The wife was apparently as well as usual during the three succeeding days, but on Monday morning her condition required the attendance of a physician who testified that she complained of a pain in the left side of her head, and he saw the contusion on the back of her left hand, and examined for, but found none on the left side of her head. She had a convulsion, however, before he left, and died on the following Wednesday morning, and a postmortem examination made by him and two other physicians disclosed the following facts according to their evidence. The first thing they observed was a contusion on the back part of her left hand, and on the left side of her head in the region of the temple they found a good deal of congested blood between the scalp and the skull, and on opening the skull they also found a good deal of congested blood on the left side of it in the same region. They found in the larger extremity of the stomach indications of chronic inflammation, such as some times occur in cases of dyspepsia, and also some indications in the stomach of habits of intemperance. Congestion of the brain produced by excessive indulgence in intoxicating liquors would be general, but in this case it was partial and local, and the greatest or principal point of the congestion corresponded with the external bruise. And for these reasons they were of opinion that her death was caused by congestion and compression of the brain produced by external force or violence.
that if they were satisfied beyond a reasonable doubt by the evidence in the case that the deceased came to her death by congestion and compression of the brain produced by blows inflicted by the prisoner with his fist on the left side of her head, it would be for them to consider and determine what crime, or description of felonious homicide he was guilty of under our statutes and the manner and form in which he was indicted. Those statutes were not intended or understood to make any change in the general criterion and characteristic of the crime of murder or the crime of manslaughter as they existed at common law, and in this state before they were enacted, except to divide the former into two separate and distinct degrees, and to modify and mitigate the common law penalty of it in the second and subordinate degree, as established by the statute. If the jury were satisfied from the evidence that she came to her death as he had before stated, of what crime he was guilty in the eye of the law, would depend on the facts and circumstances proved in the case. Neither the insult and reproach of his wife, consisting of a gross charge of infidelity, whether true or false, and however offensive and provoking they might have been, nor the intoxication with which he charged her in turn, if such was then her condition, could justify or excuse the commission of such a violent assault and battery upon her by him, as had been proved by one unimpeached witness in the case, although it was committed and all the blows inflicted and several times renewed and repeated by him, were dealt with his clinched fist simply in the manner stated by him. Nor could such aggravation or provocation on her part have the effect in law to negative the implication of malice aforethought with which it was committed on his part, and to mitigate and reduce the killing to the crime of manslaughter under the facts and circumstances proved in the case.
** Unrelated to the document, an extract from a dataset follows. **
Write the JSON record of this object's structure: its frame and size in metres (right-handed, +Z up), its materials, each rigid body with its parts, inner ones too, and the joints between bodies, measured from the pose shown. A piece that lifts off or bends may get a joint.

Manslaughter in contemplation of law can only occur in an assault and battery when both are combatants in it, or have been, and one of them in the heat of blood or transport of passion produced by it, deals the other a fatal blow, or suddenly seizes without deliberation or premeditation, and before he has had time to cool, a deadly weapon or dangerous instrument and inflicts a mortal wound with it upon him; but not when the other, and particularly, when a woman and the wife of the assailant, is but the passive and unresisting recipient and victim of the blows from the other party; for under such circumstances the law out of its tender regard for the common infirmity of our nature, negatives, even the implication of malice and presumes that the act was committed without any malice aforethought whatever.
But to constitute the crime of murder of the first degree under our statute, and to convict the prisoner of that offense, the greatest known to it, the jury must be further satisfied beyond a reasonable doubt from the evidence that the deceased was killed with express malice aforethought by the prisoner. And to find that it was done with this kind or degree of malice aforethought, that is to say, with express malice aforethought, according to the legal definition of it, they must also be in like manner satisfied that he did it with a sedate deliberate mind and formed design, which formed design according to the rule of law on the subject, is evidenced by external circumstances showing the inward intention, such as lying in wait, antecedent menaces, former grudges, and concerted schemes to do the party some bodily harm. These are the external indications or the evidence laid down at the common law which clearly show the inward intention with which the act or acts were done, and that when they, or any of them show to the satisfaction of the jury beyond a reasonable doubt that the killing was done with a sedate deliberate mind and formed design, it would in such case be with express malice aforethought at common law, and murder of the first degree under our statute. The evidence that the killing was done with a sedate deliberate mind and formed design, should in all cases, however, be clear and entirely satisfactory to show and establish the fact that it was committed with express malice aforethought in contemplation of law.
But, if the jury were satisfied from the evidence that during the time the prisoner was drinking whisky with the witness, Owen Tomlinson, in the front room, he several times passed from it into the kitchen where his wife then was, and at several different times inflicted violent and repeated blows with his clinched fist on the left side of her head and her left hand with which she endeavored to cover and protect it, as stated by the witness, and that those blows produced a congestion and compression of the brain of which she died in a few days afterwards, it would indicate such cruelty and deliberation on his part under such circumstances as would, at least, imply malice aforethought in contemplation of law, and would constitute the killing of her in that manner and under such circumstances, the crime of murder with implied malice aforethought, and of murder of the second degree under our statute. For this constitutes the characteristic element or ingredient of murder of the second degree under it.
The jury must, however, be satisfied from the evidence beyond a reasonable doubt, that the death of his wife was caused by the repeated blows inflicted upon her by the prisoner as before stated, for if it resulted from any other cause, and not from the repeated blows so inflicted upon her, and as stated in the evidence, he should be entirely acquitted.
Verdict of guilty of murder of the second degree.